Schlafende Personen sind zu schützen,
(a) weil sie Personen sind;
(b) weil wir uns sicher fühlen wollen, im Schlaf nicht getötet zu werden.
Kann ich schwer nachvollziehen. Für mich ist (b) eine nachvollziehbare und rationale Begründung ohne Prämissen, und (a) ist ... naja, so was wie "das tut man halt nicht". |
1. Ich glaube nicht, dass man auf so formalem Wege eine Ethik aufbauen kann. Ethik muss immer auch die geschichtlichen Erkenntnisse berücksichtigen.
2. Ja, exakt, ich sehe absolut keinen Unterschied in diesen Prämissen. Wer ist das "wir" in (b)? Das "wir" ist definitionsabhängig und diese Definition beruht auf Prämissen. Worauf sonst. Das "wir" kann "wir Menschen", "wir Weißen", "wir bewusst Denkenden", "wir westliche Zivilisation" usw. bedeuten. Es wäre schon gut, wenn Du selber Deine Prämissen sehen würdest und nicht einfach so behaupten würdest, Du hättest keine.
Der Punkt (a) beschreibt eine Ethik, die auf der Menschwürde beruht. Und das hat sich mMn ziemlich gut bewährt und daher neige ich zu (a), obgleich diese Ethik zugegebenermaßen nicht in ein, zwei kurzen Sätzen definiert werden kann.
kolja hat folgendes geschrieben: | Ich verstehe auch nicht, was das mit Peter Singer zu tun haben soll.
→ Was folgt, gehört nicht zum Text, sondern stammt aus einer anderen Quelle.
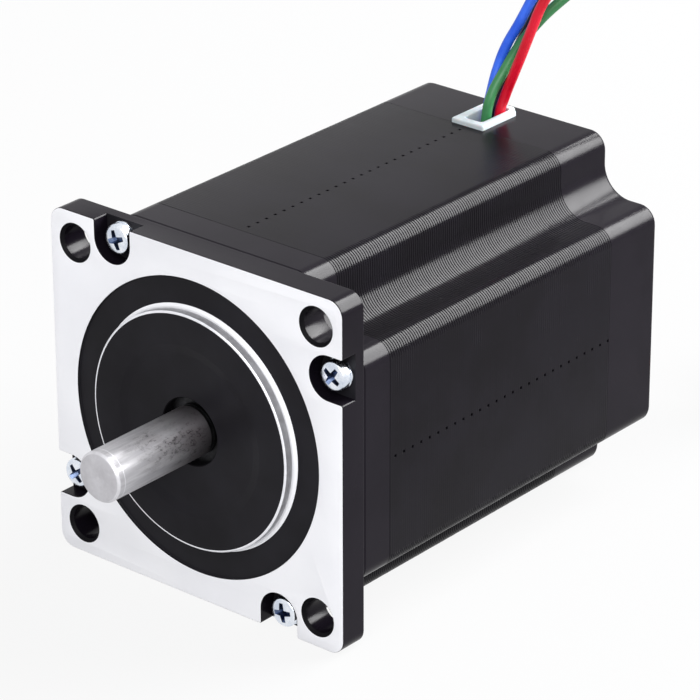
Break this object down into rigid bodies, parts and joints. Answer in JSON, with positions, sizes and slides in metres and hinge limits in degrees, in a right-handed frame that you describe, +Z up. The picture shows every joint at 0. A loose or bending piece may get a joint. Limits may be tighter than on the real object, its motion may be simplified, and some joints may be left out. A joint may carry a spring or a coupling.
{
  "type": "stepper motor",
  "caption": "Square-flanged two-phase stepper motor with a black laminated body, raised pilot, round steel shaft and coloured leads from a grommet on top.",
  "frame": {"origin": "on the shaft axis, in the plane of the machined mounting face", "axes": "-Y is the way the shaft points, +Y runs back through the body, +X is to the right seen from the front and +Z is up, towards the grommet"},
  "size_m": [0.0712, 0.1581, 0.0893],
  "materials": {
    "black_paint": "satin black paint over die-cast metal; the front face is machined bare",
    "laminations": "satin black over stacked sheet edges",
    "insulator_nylon": "moulded",
    "copper": "enamelled wire",
    "ground_steel": "ground",
    "rotor_steel": "ground sheet steel",
    "magnet": "nickel grey",
    "brass": "turned",
    "bearing_steel": "polished",
    "bright_zinc": "bright zinc plate",
    "pale_plastic": "moulded, pale grey",
    "circuit_board": "solder mask",
    "red_insulation": "extruded insulation",
    "green_insulation": "extruded insulation",
    "blue_insulation": "extruded insulation",
    "black_insulation": "extruded insulation",
    "tinned_copper": "tinned strands",
    "white_nylon": "moulded"
  },
  "bodies": {
    "housing": {"front_cap": "black_paint", "rear_cap": "black_paint", "stator_stack": "laminations", "front_insulator": "insulator_nylon", "rear_insulator": "insulator_nylon", "winding_1": "copper", "winding_2": "copper", "winding_3": "copper", "winding_4": "copper", "winding_5": "copper", "winding_6": "copper", "winding_7": "copper", "winding_8": "copper", "terminal_pins": "brass", "front_bearing_outer_ring": "bearing_steel", "front_bearing_shields": "bearing_steel", "rear_bearing_outer_ring": "bearing_steel", "rear_bearing_shields": "bearing_steel", "wave_washer": "bearing_steel", "case_screws": "bright_zinc", "lock_washers": "bright_zinc", "grommet": "pale_plastic", "terminal_board": "circuit_board", "red_lead_run": "red_insulation", "red_lead_coil": "red_insulation", "green_lead_run": "green_insulation", "green_lead_coil": "green_insulation", "blue_lead_run": "blue_insulation", "blue_lead_coil": "blue_insulation", "black_lead_run": "black_insulation", "black_lead_coil": "black_insulation", "red_lead_tip": "tinned_copper", "green_lead_tip": "tinned_copper", "blue_lead_tip": "tinned_copper", "black_lead_tip": "tinned_copper", "coil_tie": "white_nylon"},
    "rotor": {"shaft": "ground_steel", "front_sleeve": "ground_steel", "rear_sleeve": "ground_steel", "rotor_cup_1": "rotor_steel", "rotor_cup_2": "rotor_steel", "rotor_cup_3": "rotor_steel", "rotor_cup_4": "rotor_steel", "rotor_magnet_1": "magnet", "rotor_magnet_2": "magnet", "rotor_spacer": "brass", "front_bearing_inner_ring": "bearing_steel", "rear_bearing_inner_ring": "bearing_steel"},
    "front_ball_set": {"front_bearing_balls": "bearing_steel", "front_bearing_cage": "bearing_steel"},
    "rear_ball_set": {"rear_bearing_balls": "bearing_steel", "rear_bearing_cage": "bearing_steel"}
  },
  "joints": [
    {"name": "shaft_spin", "type": "hinge", "parent": "housing", "child": "rotor", "pos_m": [0, 0, 0], "axis": [0, -1, 0], "continuous": true},
    {"name": "front_cage_spin", "type": "hinge", "parent": "housing", "child": "front_ball_set", "pos_m": [0, 0, 0], "axis": [0, -1, 0], "continuous": true},
    {"name": "rear_cage_spin", "type": "hinge", "parent": "housing", "child": "rear_ball_set", "pos_m": [0, 0, 0], "axis": [0, -1, 0], "continuous": true}
  ],
  "couplings": [
    {"joint": "front_cage_spin", "follows": "shaft_spin", "ratio": 0.368},
    {"joint": "rear_cage_spin", "follows": "shaft_spin", "ratio": 0.368}
  ]
}
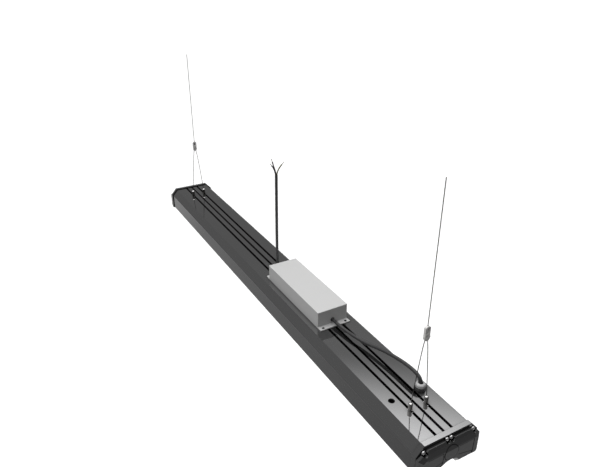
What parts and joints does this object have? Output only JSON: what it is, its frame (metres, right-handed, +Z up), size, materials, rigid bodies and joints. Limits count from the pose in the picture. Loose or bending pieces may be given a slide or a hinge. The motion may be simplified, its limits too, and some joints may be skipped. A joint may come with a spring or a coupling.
{
  "type": "linear high bay light",
  "caption": "Linear LED high bay light: dark grey extruded body with end caps, a driver on top, mains lead, cable gland and wire suspension.",
  "frame": {"origin": "under the middle of the body, level with the bottom of the end caps, which the light rests on", "axes": "+X along the body towards the end with the cable gland, +Y across it towards the gland's side, +Z up"},
  "size_m": [1.225, 0.13, 0.482],
  "materials": {
    "housing_finish": "dark grey anodised, semi-gloss",
    "cap_finish": "die cast, dark grey semi-gloss coat",
    "seal_rubber": "matt",
    "screw_steel": "bright zinc",
    "screw_black": "blackened",
    "board_white": "solder mask",
    "chip_phosphor": "phosphor filled",
    "lens_clear": "clear polycarbonate, lightly frosted",
    "driver_shell": "satin silver-grey coat",
    "driver_base_metal": "satin silver-grey coat",
    "circuit_green": "solder mask",
    "ferrite": "wound core, taped",
    "capacitor_sleeve": "shrink sleeve",
    "spacer_nylon": "plain",
    "cord_jacket": "smooth jacket",
    "core_brown": "core insulation",
    "core_blue": "core insulation",
    "core_green": "core insulation, green with a yellow stripe",
    "tinned_copper": "tinned strands",
    "gland_nylon": "moulded",
    "gland_light": "light grey moulded",
    "bright_chrome": "polished nickel",
    "wire_steel": "laid strands",
    "stop_metal": "pressed"
  },
  "bodies": {
    "root": {"housing": "housing_finish", "end_cap_left": "cap_finish", "end_cap_right": "cap_finish", "end_gasket_left": "seal_rubber", "end_gasket_right": "seal_rubber", "cap_screws_left": "screw_steel", "cap_screws_right": "screw_steel", "led_board_front": "board_white", "led_board_rear": "board_white", "led_chips_front": "chip_phosphor", "led_chips_rear": "chip_phosphor", "board_screws": "screw_steel", "lens_cover_front": "lens_clear", "lens_cover_rear": "lens_clear", "driver_base": "driver_base_metal", "driver_cover": "driver_shell", "driver_board": "circuit_green", "driver_spacers": "spacer_nylon", "driver_transformer": "ferrite", "driver_choke": "ferrite", "driver_capacitors": "capacitor_sleeve", "driver_screws": "screw_black", "lead_bushing": "seal_rubber", "output_bushing": "seal_rubber", "mains_lead": "cord_jacket", "core_live": "core_brown", "core_neutral": "core_blue", "core_earth": "core_green", "core_tips": "tinned_copper", "output_cable": "cord_jacket", "gland_washer": "seal_rubber", "gland_body": "gland_nylon", "gland_seal": "seal_rubber", "gland_cap": "gland_light", "gland_locknut": "gland_nylon", "clamp_left_front": "bright_chrome", "clamp_left_rear": "bright_chrome", "clamp_right_front": "bright_chrome", "clamp_right_rear": "bright_chrome", "slot_nuts": "screw_steel", "bridle_wire_left": "wire_steel", "bridle_wire_right": "wire_steel", "wire_link_left": "bright_chrome", "wire_link_right": "bright_chrome", "link_screws": "screw_steel", "wire_stop_left": "stop_metal", "wire_stop_right": "stop_metal", "hanger_wire_left": "wire_steel", "hanger_wire_right": "wire_steel"}
  },
  "joints": []
}
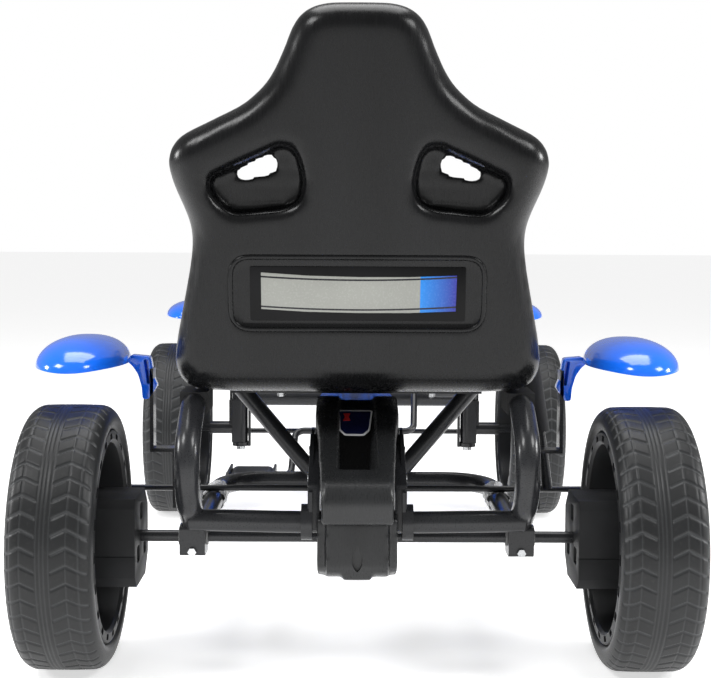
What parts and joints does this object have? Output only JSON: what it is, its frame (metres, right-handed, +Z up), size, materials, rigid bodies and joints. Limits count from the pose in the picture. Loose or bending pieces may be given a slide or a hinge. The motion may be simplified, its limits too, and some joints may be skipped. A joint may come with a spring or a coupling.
{
  "type": "pedal go kart",
  "caption": "Four-wheel chain-driven pedal go kart with a tubular frame, bucket seat, mudguards, hand brake and wheel steering.",
  "frame": {"origin": "on the ground under the middle of the kart's bounding box", "axes": "+Y forward along the kart's length, +X to the driver's right, +Z up"},
  "size_m": [0.676, 1.142, 0.666],
  "materials": {
    "tyre": "moulded tread",
    "rim_plastic": "moulded, fine grain",
    "seat_plastic": "blow-moulded satin",
    "cover_plastic": "moulded semi-gloss",
    "frame_paint": "black powder coat",
    "fender_blue": "glossy blue",
    "bright_steel": "zinc plated",
    "dark_steel": "oiled",
    "bush_plastic": "nylon",
    "plate_face": "printed film",
    "grip_foam": "closed cell",
    "pedal_plastic": "ribbed"
  },
  "bodies": {
    "chassis": {"spine_frame": "frame_paint", "rear_bow_left": "frame_paint", "rear_bow_right": "frame_paint", "rear_cross_tube": "frame_paint", "subframe_tube": "frame_paint", "seat_strut_left": "frame_paint", "seat_strut_right": "frame_paint", "front_beam": "frame_paint", "kingpins": "bright_steel", "axle_clamps": "frame_paint", "bushes": "bush_plastic", "chain": "dark_steel", "chain_cover": "cover_plastic", "chain_cover_tail": "cover_plastic", "cover_brackets": "frame_paint", "seat_shell": "seat_plastic", "seat_plate": "plate_face", "seat_bracket": "frame_paint", "seat_pads": "grip_foam", "rear_fender_left": "fender_blue", "rear_fender_right": "fender_blue", "rear_stays": "frame_paint", "front_fairing": "fender_blue", "fairing_bracket": "frame_paint", "steering_head": "frame_paint", "brake_hangers": "frame_paint", "hex_bolts": "bright_steel", "bracket_screws": "bright_steel"},
    "rear_axle_unit": {"rear_axle": "frame_paint", "rear_sprocket": "dark_steel", "rear_caps": "rim_plastic", "rear_tyre_left": "tyre", "rear_tyre_right": "tyre", "rear_rim_left": "rim_plastic", "rear_rim_right": "rim_plastic", "hub_block_left": "rim_plastic", "hub_block_right": "rim_plastic"},
    "crank_unit": {"crank": "frame_paint", "chainring": "dark_steel"},
    "pedal_left_unit": {"pedal_left": "pedal_plastic"},
    "pedal_right_unit": {"pedal_right": "pedal_plastic"},
    "steering_unit": {"steering_column": "frame_paint", "steering_wheel": "grip_foam"},
    "knuckle_left_unit": {"knuckle_left": "frame_paint", "front_fender_left": "fender_blue", "front_stay_left": "frame_paint"},
    "knuckle_right_unit": {"knuckle_right": "frame_paint", "front_fender_right": "fender_blue", "front_stay_right": "frame_paint"},
    "front_wheel_left": {"front_tyre_left": "tyre", "front_rim_left": "rim_plastic", "front_cap_left": "rim_plastic"},
    "front_wheel_right": {"front_tyre_right": "tyre", "front_rim_right": "rim_plastic", "front_cap_right": "rim_plastic"},
    "tie_rod_left_unit": {"tie_rod_left": "frame_paint"},
    "tie_rod_right_unit": {"tie_rod_right": "frame_paint"},
    "brake_unit": {"brake_shaft": "frame_paint", "brake_grip": "grip_foam", "brake_pads": "grip_foam"}
  },
  "joints": [
    {"name": "axle_spin", "type": "hinge", "parent": "chassis", "child": "rear_axle_unit", "pos_m": [0, -0.436, 0.135], "axis": [1, 0, 0], "continuous": true},
    {"name": "crank_spin", "type": "hinge", "parent": "chassis", "child": "crank_unit", "pos_m": [0, 0.204, 0.153], "axis": [1, 0, 0], "continuous": true},
    {"name": "pedal_left_spin", "type": "hinge", "parent": "crank_unit", "child": "pedal_left_unit", "pos_m": [-0.148, 0.13354, 0.097], "axis": [1, 0, 0], "continuous": true},
    {"name": "pedal_right_spin", "type": "hinge", "parent": "crank_unit", "child": "pedal_right_unit", "pos_m": [0.148, 0.27446, 0.209], "axis": [1, 0, 0], "continuous": true},
    {"name": "steering_turn", "type": "hinge", "parent": "chassis", "child": "steering_unit", "pos_m": [0, 0.384, 0.115], "axis": [0, -0.6018, 0.7986], "range_deg": [-32, 32]},
    {"name": "knuckle_left_turn", "type": "hinge", "parent": "chassis", "child": "knuckle_left_unit", "pos_m": [-0.182, 0.366, 0.15], "axis": [0, 0, 1], "range_deg": [-20, 20]},
    {"name": "knuckle_right_turn", "type": "hinge", "parent": "chassis", "child": "knuckle_right_unit", "pos_m": [0.182, 0.366, 0.15], "axis": [0, 0, 1], "range_deg": [-20, 20]},
    {"name": "tie_rod_left_turn", "type": "hinge", "parent": "knuckle_left_unit", "child": "tie_rod_left_unit", "pos_m": [-0.181, 0.4236, 0.1215], "axis": [0, 0, 1], "range_deg": [-20, 20]},
    {"name": "tie_rod_right_turn", "type": "hinge", "parent": "knuckle_right_unit", "child": "tie_rod_right_unit", "pos_m": [0.181, 0.4236, 0.1215], "axis": [0, 0, 1], "range_deg": [-20, 20]},
    {"name": "front_wheel_left_spin", "type": "hinge", "parent": "knuckle_left_unit", "child": "front_wheel_left", "pos_m": [-0.281, 0.366, 0.135], "axis": [1, 0, 0], "continuous": true},
    {"name": "front_wheel_right_spin", "type": "hinge", "parent": "knuckle_right_unit", "child": "front_wheel_right", "pos_m": [0.281, 0.366, 0.135], "axis": [1, 0, 0], "continuous": true},
    {"name": "brake_pull", "type": "hinge", "parent": "chassis", "child": "brake_unit", "pos_m": [0.211, -0.284, 0.157], "axis": [1, 0, 0], "range_deg": [0, 11]}
  ],
  "couplings": [
    {"joint": "crank_spin", "follows": "axle_spin", "ratio": 0.5},
    {"joint": "knuckle_left_turn", "follows": "steering_turn", "ratio": 0.625},
    {"joint": "knuckle_right_turn", "follows": "steering_turn", "ratio": 0.625},
    {"joint": "tie_rod_left_turn", "follows": "steering_turn", "ratio": -0.625},
    {"joint": "tie_rod_right_turn", "follows": "steering_turn", "ratio": -0.625}
  ]
}
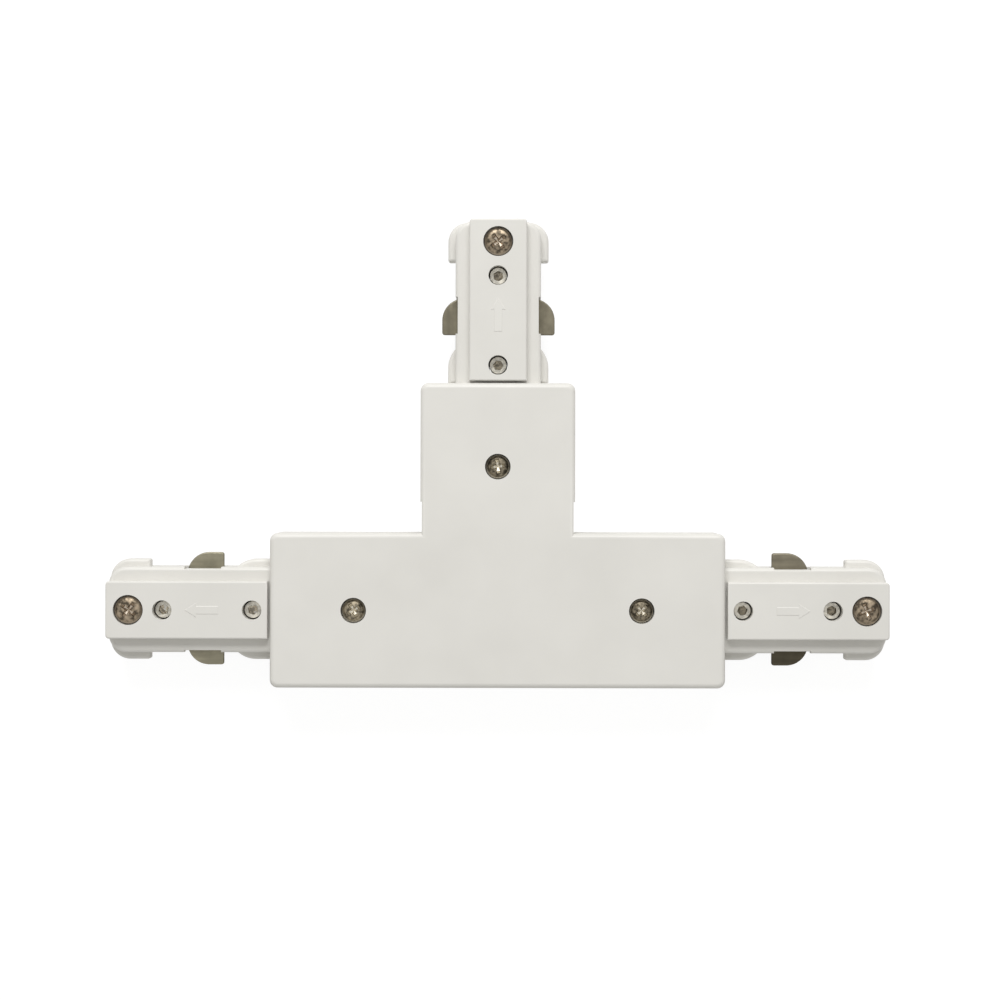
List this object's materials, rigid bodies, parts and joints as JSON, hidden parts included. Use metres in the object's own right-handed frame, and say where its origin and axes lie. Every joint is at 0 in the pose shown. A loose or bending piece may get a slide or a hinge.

Da eine aufgeklärte Ethik nur die gemeinsamen Interessen der Individuen (bzw. deren Konsens darüber) widerspiegeln kann, kann ich nur mit deren Interessen argumentieren. |
Ja, aber genau das ist doch die Peter-Singer-Argumentation, die ich nicht teile. Aber egal, wir können das gerne auch anders nennen. Eine Ethik, die nur auf den augenblicklichen bewussten Interessen der Individuen aufbaut, ist eine blutleere und zu kurz gedachte Ethik und führt mMn zu unerfreulichen Ergebnissen.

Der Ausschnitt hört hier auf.